Berger has accused Cooper of holding the state budget hostage to Medicaid expansion.

“We hope that the leaders and the governor can finally have a productive conversation about a budget compromise, free from the governor’s ultimatum that no budget can move forward without Medicaid expansion,” said Berger’s office.

“As we’ve said, we do not think a $24 billion budget should be held up over a single policy disagreement.”

Meanwhile, HB655 contains language that would not allow it to take effect until a budget bill is signed into law by Cooper.

When recess was called Thursday, 11 amendments to HB655 proposed by Democrats were teed up for consideration.

In any event, time appears to be running out on addressing either hot-button issue during the regular session.

Unlike federal budget fights that often lead to government shutdowns, the vast majority of state government — estimated at 90% — would operate on a status-quo basis via recurring funding at 2018-19 levels, according to the governor’s office.

Senate Republican leadership introduced a bill Wednesday calling for a July 22 adjournment of the current session with an exception of a limited Aug. 27 session for unspecified reasons.

That’s even though several Senate GOP leaders have issued statements through Berger’s office expressing the urgency of passing the budget for the sake of raises for state employees and public school teachers, and start-up funding for several new initiatives.

Medicaid reform could be postponed

One key initiative involves the planned Medicaid managed-care transformation roll out by the state Department of Health and Human Services.

The prepaid health plan contracts within the transformation will represent a $6 billion expense annually for three years, followed by two one-year options, so the total contract could be worth $30 billion.

The rollout has been scheduled to debut Nov. 1 in the Triad and Triangle, and in February for the rest of the state.

Medicaid recipients were scheduled to begin enrollment in prepaid health plans on Monday. If a recipient does not choose a plan by Sept. 30, one would be chosen for them.

However, the rollout is dependent upon $218 million in start-up funding in the 2019-20 state budget. According to Berger’s office, that money would go toward patient enrollment-broker contracts, provider credentialing, data analytics and other program-design components.

The latest version of Senate Bill 212 contains an amendment that would postpone the entire debut until at least March 1 if the budget is not signed into law by Monday.

“Our Medicaid reform plan will stop and be unable to move forward on our timeline, risking major improvements in care to Medicaid patients who need medical care,” said Rep.
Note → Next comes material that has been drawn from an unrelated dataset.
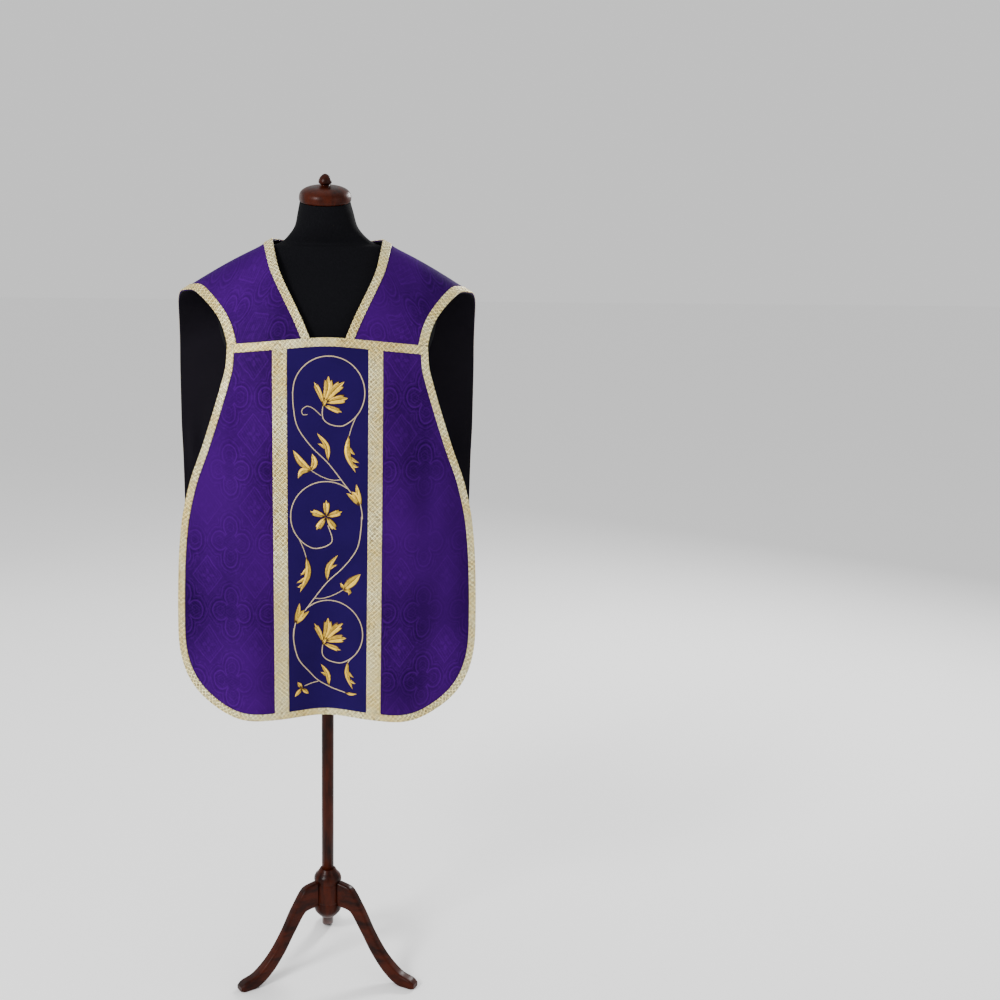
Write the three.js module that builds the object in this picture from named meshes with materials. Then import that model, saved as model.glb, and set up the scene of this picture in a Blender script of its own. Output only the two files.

Donny Lambeth, R-Forsyth, and a key House budget writer.

DHHS said Thursday that “our current mandate is to move forward with implementing managed care, and we are on track for a go-live date of Nov. 1.”

Prepaid health plans represent a major overhaul in how the state pays for Medicaid patients’ care. Currently, health providers are paid under a fee-for-service system.

Prepaid plans, by contrast, will pay providers a set amount per month for each patient’s costs. DHHS will reimburse the plans.

Public pressure ‘just isn’t there’

Easing some of the tension was Wednesday’s House approval of a stop-gap supplemental appropriations bill, House Bill 111, that permits funding for certain state projects that are dependent on federal money to go forward. The Senate must approve HB111 before the funding is released.

“I think legislative leaders would prefer to take some time away from Raleigh, rather than linger in town while the budget stalemate continues,” said Mitch Kokai, senior policy analyst with Libertarian think tank John Locke Foundation.

“This break will give lawmakers time for vacations, catching up on their day jobs, and raising money for their next election campaigns.”

Passing a clean budget without Medicaid expansion “would likely require a lot of external public pressure that just isn’t there right now,” said Zagros Madjd-Sadjadi, an economics professor at Winston-Salem State University.

“The fact that North Carolina simply continues its previous budget when a new one is not in place means that there is less likelihood of such pressure than would be the case in a state where the government is not allowed to spend at all without a budget.”